Questo post è per il mio Cesare nel giorno del suo nono compleanno.
Dicono che noi due ci somigliano.
Dicono che quando vedi le mie foto da piccolo pensi che siano tue.
A me però tu sembri molto più bello di quanto io non sia mai stato, più leggiadro, più significativo.
Dicono che il tuo sguardo assomigli al mio in certi momenti.
A me il tuo sembra molto più profondo, certamente più inquietante, infinitamente più appuntito.
Dicono che le nostre mani si assomigliano ma a me sembra che le tue siano molto più fini, più adatte al fare e a compiere gesti inusitati, più capaci di carezze delle quali io non sono mai stato capace.
Dicono che quando ti muovi e cammini mi assomigli.
Ma di sicuro con quel passo, che forse è simile al mio, andrai in luoghi e percorrerai strade che io non riesco neanche ad immaginare.
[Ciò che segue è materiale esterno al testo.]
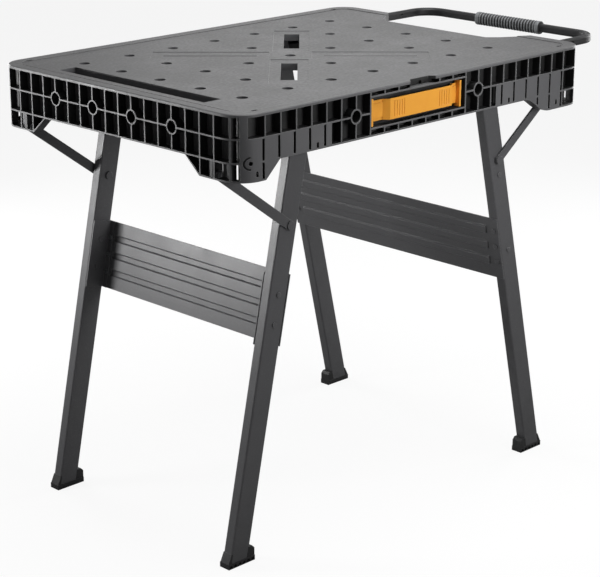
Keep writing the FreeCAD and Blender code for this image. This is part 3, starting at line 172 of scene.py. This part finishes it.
class WorkbenchStage(bpy.types.PropertyGroup):
    floor: colour("#A2A2A2", "Floor", "Pale floor of the studio, as it throws light back")
    glow: share(0.9, "Floor glow", "How far the floor is lifted to white for the camera")
    mirrored: share(0.35, "Mirrored room", "Brightness of the surroundings in reflections")
    ambient: share(0.07, "Ambient light", "Brightness of the surroundings as they light the bench")
    lens: length(111.9, "Lens", "Focal length of the camera")
    azimuth: angle(-44.92, "Azimuth", "Turn of the camera")
    elevation: angle(17.90, "Elevation", "Height angle of the camera")
    position: bpy.props.FloatVectorProperty(name="Position", description="Place of the camera",
                                            subtype="TRANSLATION", unit="LENGTH",
                                            default=(-2.3632, -2.2880, 1.3858))


# Patterns, all in the bench's own frame, with sizes in millimetres

def patches(tree, size, low=0.3, high=0.7, start=0.0, end=1.0, detail=3.0):
    """A share in soft patches about one size across: start where noise is low, end where high."""
    place = add(tree, "TexCoord").outputs["Object"]
    noise = add(tree, "TexNoise", {"Vector": place, "Scale": 1 / (size * MM), "Detail": detail})
    return add(tree, "MapRange", {"Value": noise, "From Min": low, "From Max": high,
                                  "To Min": start, "To Max": end})


def sliding_marks(tree, along=140.0, across=1.6, strongest=0.22):
    """The share of scuff in the long thin marks along X that boards leave as they are slid.

    It follows noise drawn out by one size along X and Z, and by the other across.
    """
    place = add(tree, "TexCoord").outputs["Object"]
    drawn = add(tree, "Mapping", {"Vector": place, "Scale": (
        1 / (along * MM), 1 / (across * MM), 1 / (along * MM))})
    noise = add(tree, "TexNoise", {"Vector": drawn, "Scale": 1.0, "Detail": 2.0})
    return add(tree, "MapRange", {"Value": noise, "From Min": 0.62, "From Max": 0.72,
                                  "To Max": strongest})


def rubbed_edges(tree, radius, patchy):
    """The share of coat that is rubbed off within a radius of an edge, times a patchy share.

    An edge is where the normal of a shape rounded by the radius leaves the face's own normal:
    the share is 1 less their dot product, from 0 at 0.03 to 1 at 0.25.
    """
    rounded = add(tree, "Bevel", {"Radius": radius * MM}, samples=4)
    flat = add(tree, "NewGeometry").outputs["True Normal"]
    dot = add(tree, "VectorMath", {0: rounded, 1: flat}, operation="DOT_PRODUCT")
    turn = add(tree, "Math", {0: 1.0, 1: dot}, operation="SUBTRACT")
    edge = add(tree, "MapRange", {"Value": turn, "From Min": 0.03, "From Max": 0.25})
    return add(tree, "Math", {0: edge, 1: patchy}, operation="MULTIPLY")


def fine_relief(tree, size, depth, radius):
    """A normal with bumps of one size and depth, and every edge rounded by a radius.

    The real grain of most of these surfaces is too fine to show in the render, so each material
    gives it as coarse as it needs to show.
    """
    place = add(tree, "TexCoord").outputs["Object"]
    noise = add(tree, "TexNoise", {"Vector": place, "Scale": 1 / (size * MM), "Detail": 2.0})
    rounded = add(tree, "Bevel", {"Radius": radius * MM}, samples=4)
    return add(tree, "Bump", {"Height": noise, "Distance": depth * MM, "Strength": 1.0,
                              "Normal": rounded})


def layered(tree, base, *layers):
    """A colour with layers laid over it in turn, each a share and a colour."""
    for cover, over in layers:
        base = add(tree, "Mix", {"Factor": cover, "A": base, "B": over}, data_type="RGBA")
    return base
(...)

Eppure c’è qualcosa in cui veramente ci assomigliamo e di cui forse nessuno si è accorto ancora: un rispetto ed un amore assoluto per la vita.
Nella foto l’aiuola che l’altro ieri, durante il nostro campo al fiume, hai voluto creare attorno ad una piantina in un angolo non meglio definito del mondo selvaggio.
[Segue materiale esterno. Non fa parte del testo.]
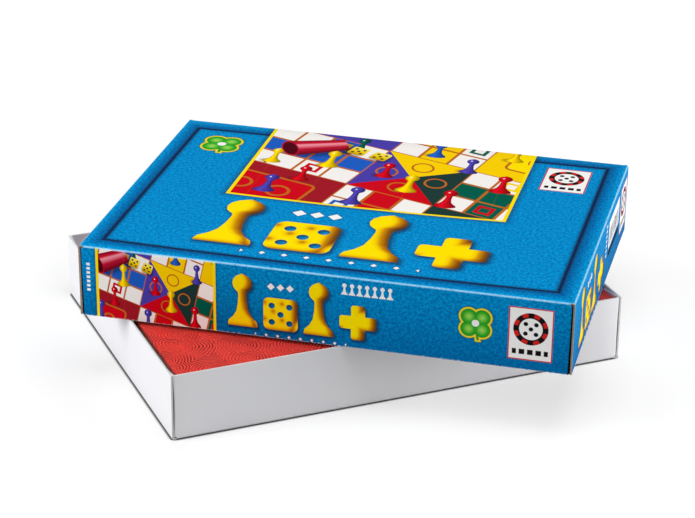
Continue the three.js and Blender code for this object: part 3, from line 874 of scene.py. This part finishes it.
def ringPaper():
    material, shader = newMaterial("redRingPaper", roughness=0.5, specular=0.3)
    art, place = ringArt, objectMm()
    wander = noise(place, art["wanderScale"], output="Color")
    wander = vectorCalc("SUBTRACT", wander, (0.5, 0.5, 0.5))
    wander = vectorCalc("SCALE", wander, Scale=art["wander"])
    flat = mapped(vectorCalc("ADD", place, wander), scale=(1, 1, 0))

    def ripples(size, spacing, shift=(0, 0, 0)):
        # rings about scattered middles, strongest on one side of each middle
        spot = mapped(flat, shift)
        inputs = dict(Vector=spot, Scale=1 / size, Randomness=art["scatter"])
        middles = nodeOf("TexVoronoi", inputs, voronoi_dimensions="2D").outputs
        wave = calc("PINGPONG", times(middles["Distance"], size), spacing / 2)
        way = vectorCalc("NORMALIZE", vectorCalc("SUBTRACT", spot, middles["Position"]))
        side = fade(vectorCalc("DOT_PRODUCT", way, art["lightFrom"]), -0.6, 0.4)
        strength = timesPlus(side, 0.4, 0.6)
        return (times(fade(wave, spacing * 0.36, spacing * 0.16), strength),
                fade(wave, spacing * 0.3, spacing * 0.48))

    uneven = fade(noise(place, 0.08), 0.36, 0.6)
    dark, pale = ripples(art["size"], art["spacing"])
    faint, _ = ripples(art["faintSize"], art["faintSpacing"], art["faintShift"])
    line = times(dark, timesPlus(uneven, 0.35, 0.42))
    line = most(line, times(faint, timesPlus(uneven, -0.3, 0.4)))
    cloud = noise(place, 0.02, detail=3)
    tooth = noise(place, 0.9, detail=4, roughness=0.8)
    colour = mix(cloud, inked(255, 74, 60), inked(244, 56, 52))
    colour = mix(times(pale, 0.4), colour, inked(252, 108, 90))
    colour = mix(times(fade(tooth, 0.42, 0.62), 0.45), colour, inked(216, 32, 38))
    colour = mix(line, colour, inked(104, 4, 12))
    surfaceOf(shader, colour, plus(times(line, -1.0), times(tooth, 0.35)), 0.6, 0.4)
    return material


def backPaper(*materials):
    size = boardSize
    bend, steps = size["hinge"], size["hingeSteps"]
    reach = bend * math.radians(90) / steps * mm
    length = size["high"][0] - size["low"][0] - 2 * bend
    run = size["high"][1] - size["low"][1] - 2 * bend
    front, seam = (size["low"][1] + bend) * mm, (size["high"][1] - bend) * mm
    left, right = (size["low"][0] + bend) * mm, (size["high"][0] - bend) * mm
    near = 1e-6
    deselectAll()
    bpy.ops.mesh.primitive_plane_add(size=1)
    paper = bpy.context.object
    paper.name = "boardBackPaper"
    paper.data.name = paper.name
    setMaterials(paper, *materials)
    editPiece(paper, "EDGE")
    bpy.ops.transform.resize(value=(length * mm, run * mm, 1))
    middle = ((left + right) / 2, (front + seam) / 2, size["top"] * mm)
    bpy.ops.transform.translate(value=middle)

    def draw(outward, downward):
        way = [a + b for a, b in zip(outward, downward)]
        bpy.ops.mesh.extrude_region_move(TRANSFORM_OT_translate={"value": way})

    def turnOf(step):
        return math.radians(90 * (step + 0.5) / steps)

    def bendOver(outward, down):
        # a quarter turn of the chosen edges, from the outward way to straight down
        for step in range(steps):
            turn = turnOf(step)
            draw([part * reach * math.cos(turn) for part in outward],
                 (0, 0, down * reach * math.sin(turn)))

    pick(paper, "edges", lambda edge: all(vert.co.y > seam - near for vert in edge.verts))
    bendOver((0, 1, 0), -1)
    draw((0, 0, 0), (0, 0, -(size["top"] - size["bottom"] - 2 * bend) * mm))
    for step in range(steps):
        draw((0, -reach * math.sin(turnOf(step)), 0), (0, 0, -reach * math.cos(turnOf(step))))
    draw((0, -run * mm, 0), (0, 0, 0))
    for share in (0.12, 0.25, 0.37, 0.5, 0.63, 0.75, 0.88):
        cutThrough((left + length * mm * share, 0, 0), (1, 0, 0))
    # turned in over the edges of both leaves, the corners cut away
    for height, down in ((size["top"] * mm, -1), (size["bottom"] * mm, 1)):
        for outward, edgeAt in (((0, -1, 0), front), ((-1, 0, 0), left), ((1, 0, 0), right)):
            axis = 1 if outward[1] else 0
            pick(paper, "edges", lambda edge: all(
                abs(vert.co[axis] - edgeAt) < near and abs(vert.co.z - height) < near
                for vert in edge.verts))
            bendOver(outward, down)
            draw((0, 0, 0), (0, 0, down * (size["turnIn"] - bend) * mm))
    faceOutwards()
    highest = max(paper.data.polygons, key=lambda polygon: polygon.center.z)
    if highest.normal.z < 0:
        paper.data.flip_normals()
    addModifier(paper, "SOLIDIFY", thickness=size["paper"] * mm, offset=-1, use_even_offset=True)
    addModifier(paper, "BEVEL", width=size["bevel"] * mm, segments=1, limit_method="ANGLE",
                angle_limit=math.radians(60))
    settle(paper)
    return paper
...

Quella pianta ti aveva colpito, come accade sempre con tutti gli esseri viventi più afflitti e sgarrupati che popolano quest’angolo dell’universo e che, in una maniera o in un’altra, entrano in relazione con te. E dopo avere fatto l’aiuola le hai dato acqua diverse volte. Senza troppa enfasi, senza retorica, riparo ed acqua perché di questo ti sembrava avesse bisogno in quel momento. E diverse volte acqua le ho dato anche io, di nascosto. Perché già pensavo, inevitabilmente pensavo, pensavo perché tu mi ci avevi fatto pensare che di li a poco saremmo andati via e chissà per quanto tempo ancora non avrebbe avuto acqua.
Il dispositivo della compassione, del quale entrambi siamo dotati, una volta che comincia a funzionare non smette più, sappilo Amore Mio.